Submitted:
16 March 2026
Posted:
17 March 2026
You are already at the latest version
Abstract
The marble industry relies on proprietary commercial names rather than objective visual categories, creating market inefficiencies for stakeholders who select stones based on appearance. Supervised classification methods perpetuate this problem by replicating inconsistent commercial labels instead of discovering intrinsic visual structure. We propose an unsupervised pipeline combining a two-stage training strategy, pure self-supervised pretraining followed by cluster-aware fine-tuning of a DINO Vision Transformer, with UMAP dimensionality reduction and Ward's agglomerative hierarchical clustering.
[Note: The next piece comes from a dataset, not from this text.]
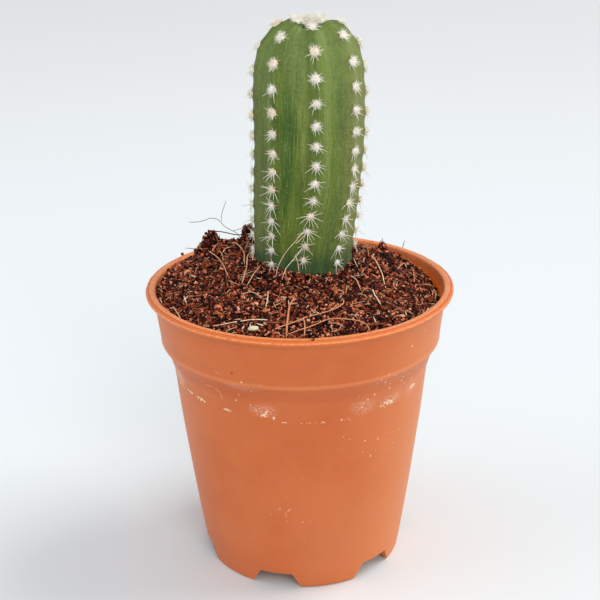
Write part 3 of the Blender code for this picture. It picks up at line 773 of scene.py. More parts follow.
bm = bmesh.new()
line = [bm.verts.new((point.x, 0.0, point.y)) for point in crest_points]
for pair in zip(line, line[1:]):
    bm.edges.new(pair)
crest_line = new_piece("crest_line", bm)
for title, values in (
        ("furrow", [between(FURROWS, point.y / MM) * MM for point in crest_points]),
        ("lean", [STEM_LEAN * ease(point.y, *LEAN_HEIGHTS) for point in crest_points]),
        ("count", [areole_index(length) for length in crest_lengths])):
    data = crest_line.data.attributes.new(title, "FLOAT", "POINT").data
    data.foreach_set("value", values)
print("crest length in mm", round(crest_total / MM, 1))

# %% [markdown]
# A node group that knows the stem
# Skin, cushions and spines all need the same question answered: where is the point at this
# length up the crest and this turn round the stem, and which way is out? One geometry group
# answers it, so everything stays in step if a size changes.

# %% Stem place group
stem_place, given, end = new_group(
    "GeometryNodeTree", "stem_place",
    [("Crest", GEOMETRY, None), ("Length", FLOAT, 0.0), ("Turn", FLOAT, 0.0),
     ("Swelling", FLOAT, 0.0)],
    [("Position", VECTOR), ("Outwards", VECTOR), ("Upwards", VECTOR), ("Beside", FLOAT),
     ("Count", FLOAT)])


def sample_crest(title):
    """Sample Curve node that reads one attribute of the crest line at the given length."""
    read = add_node(stem_place, "GeometryNodeInputNamedAttribute", {"Name": title},
                    data_type="FLOAT")
    return add_node(stem_place, "GeometryNodeSampleCurve",
                    {"Curves": given["Crest"], "Value": read.outputs["Attribute"],
                     "Length": given["Length"]},
                    mode="LENGTH", data_type="FLOAT", use_all_curves=True)


furrow, lean, count = [sample_crest(title) for title in ("furrow", "lean", "count")]
place = add_node(stem_place, "ShaderNodeSeparateXYZ", {0: furrow.outputs["Position"]})
run = add_node(stem_place, "ShaderNodeSeparateXYZ", {0: furrow.outputs["Tangent"]})
radius, height = [Value(stem_place, place.outputs[name]) for name in "XZ"]
run_out, run_up = [Value(stem_place, run.outputs[name]) for name in "XZ"]
rib = given["Turn"] * (RIB_COUNT / math.tau) + 0.5
beside = rib.math("FRACT") - 0.5
wave = (beside * math.pi).math("SINE").math("POWER", 2.0)
areole_count = Value(stem_place, count.outputs["Value"]) + rib.math("FLOOR") + 1.0
beat = (areole_count * math.pi).math("COSINE")
crestness = (beside * math.pi).math("COSINE").math("POWER", 3.0)
offset = (given["Swelling"] * beat * crestness
          - Value(stem_place, furrow.outputs["Value"]) * wave)
radius = radius + offset * run_up
height = height - offset * run_out
heading = given["Turn"] + math.radians(RIB_FIRST_ANGLE)
gather = height.ramp(*GATHER_HEIGHTS, math.radians(GATHER_TURN), 0.0)
heading = heading - (heading - math.radians(GATHER_ANGLE)).math("SINE") * gather
east, north = heading.math("SINE"), heading.math("COSINE") * -1.0
aside = Value(stem_place, lean.outputs["Value"])
link_up(stem_place, end, {
    "Position": vector_of(stem_place, radius * east + aside + STEM_PLACE.x,
                          radius * north + STEM_PLACE.y, height),
    "Outwards": vector_of(stem_place, run_up * east, run_up * north, run_out * -1.0),
    "Upwards": vector_of(stem_place, run_out * east, run_out * north, run_up),
    "Beside": beside, "Count": areole_count})
print("stem_place nodes", len(stem_place.nodes))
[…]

Systematic ablation studies on 1,540 marble images spanning 10 commercial varieties validate each design choice: cluster-aware training at k=10 yields superior embeddings over the self-supervised baseline (Silhouette Score 0.778 vs. 0.761; Davies–Bouldin Index 0.293 vs. 0.364), UMAP compression to five dimensions resolves high-dimensional noise pathologies, and Ward's linkage produces the most compact partitions. The resulting taxonomy reveals three phenomena invisible to commercial classification: cross-category merging of visually indistinguishable stones carrying different market names, intra-category splitting of heterogeneous sub-populations within single varieties, and coherent grouping where commercial and visual boundaries coincide. We further demonstrate that standard extrinsic metrics are misaligned with unsupervised taxonomy objectives when reference labels encode the inconsistencies the method aims to resolve. This work provides a validated methodology for data-driven visual classification in the natural stone industry and a transferable template for domains with unreliable labelling conventions.